The violence that has erupted between Israel and Hamas in the Gaza Strip isn’t exactly a fair fight, as a story in the BBC News pointed out, because Israel has a far superior military force—but a piece in Haaretz notes that it hardly matters because deadly air strikes will only serve to strengthen the resolve of the Palestinian people and give Hamas even more power when this conflict is over.
The escalating violence in Gaza has killed at least 16 Palestinians and three Israelis. In addition to the 16 Palestinian deaths, more than 100 have been injured.

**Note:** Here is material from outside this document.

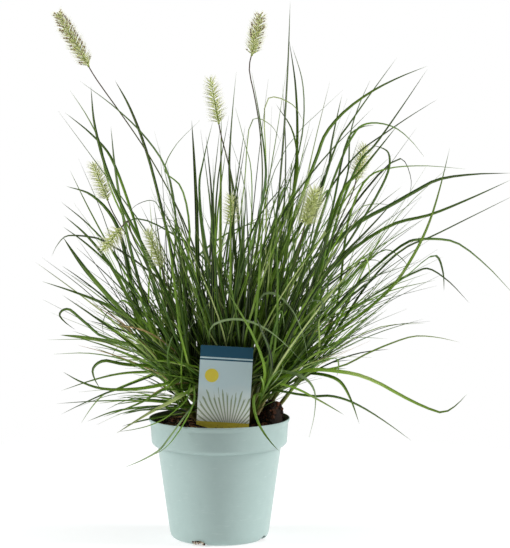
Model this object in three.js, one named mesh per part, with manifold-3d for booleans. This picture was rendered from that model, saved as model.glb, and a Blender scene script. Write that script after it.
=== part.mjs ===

There is a growing fear that Israel is about to launch a ground invasion, as Israeli troops, tanks and armored personnel carriers have massed near the Palestinian territory. There was a brief hope of cease-fire, but that was gone after both sides accused the other of violating a proposed cease-fire during a visit by the prime minister of Egypt to Gaza. Prime Minister Benjamin Netanyahu had promised Egypt that Israel would suspend its military offensive in the Gaza Strip during Prime Minister Hisham Kandil’s three-hour visit there Friday. However, Israel later said Hamas did not honor the deal, saying rockets fired from Gaza had hit several sites in southern Israel as Kandil was in the enclave.
The entire conflict prompted Russia to fault Israel for its “disproportionate” response to Palestinians firing rockets into Israel.
“The president of Russia called on the parties to exercise restraint and avoid the path of escalating violence, whose victims include civilians, and to do everything to return the situation to its normal course,” the Kremlin said, after the telephone conversation between Russian President Vladimir Putin and Israel Prime Minister Benjamin Netanyahu.
Russia called on Palestinian terrorists to stop firing rockets into Israel, but it strongly condemned Israel’s use of air strikes.
“Attacks on the south of Israel and the disproportionate strikes on Gaza—especially when civilians are killed on both sides—are completely unacceptable,” foreign ministry spokesman Alexander Lukashevich told reporters.
While 200 or so rockets that Hamas has shot into Israel aren’t especially accurate or sophisticated, they have become a source of increasing worry for Israelis. The Fajr-5 rockets made by Iran have a potential range of up to 75km, meaning they can reach the fringes of Tel Aviv, Israel’s largest city. Hundreds of thousands of Israelis live within the range of these rockets and could be potential targets. This was demonstrated on Thursday morning when a rocket hit an apartment building in Kiryat Malachi, killing three people.
While many of the longer range missiles are made by China and Iran, there is actually a family of weapons, called the Qassam, that are being produced in factories and workshops in the Gaza Strip itself—sites that have been the targets of Israeli air strikes.
While Israeli military spokesmen claim to have been very successful in destroying these factories, there are reports that at least one Fajr-5 has been fired during the current round of fighting.
Israel is using a new anti-missile system called Iron Dome to fight off the rockets, identifying incoming rockets by radar and then firing interceptor missile to destroy the rockets before they each their targets. But some rockets are still getting through.
Because Israel believes that rockets are coming into Gaza by way of a complex smuggling network from Iran to Sudan and then overland through Egypt and the Sinai Peninsula into the Gaza Strip, the Israelis likely conducted a “mystery” air attack against a consignment of shipping containers outside an Iranian-operated arms factory in Sudan in late October.
A piece in Haaretz argues that Israeli leaders have not learned their lessons from past engagements with Hamas, wrongly thinking it can subdue the organization by taking out its leaders.
“Hamas is a mass movement and an organization with institutions, internal discipline and laws,” the piece said. “Unlike Fatah, it doesn’t depend on a charismatic figure or on the personality of one strong leader. Its policy and debates are marked by continuity, even if senior officials are killed by an Israeli missile or bomb…Military attacks on the entire Palestinian population unite it behind its leaders and silence criticism. The Gazans have many reasons to complain about Hamas, which deserves its reputation as an oppressive ruler. But even Hamas’ opponents are convinced that Israel is not just the occupier but the aggressor as well. So when the attack is over, Hamas will remain, probably stronger.”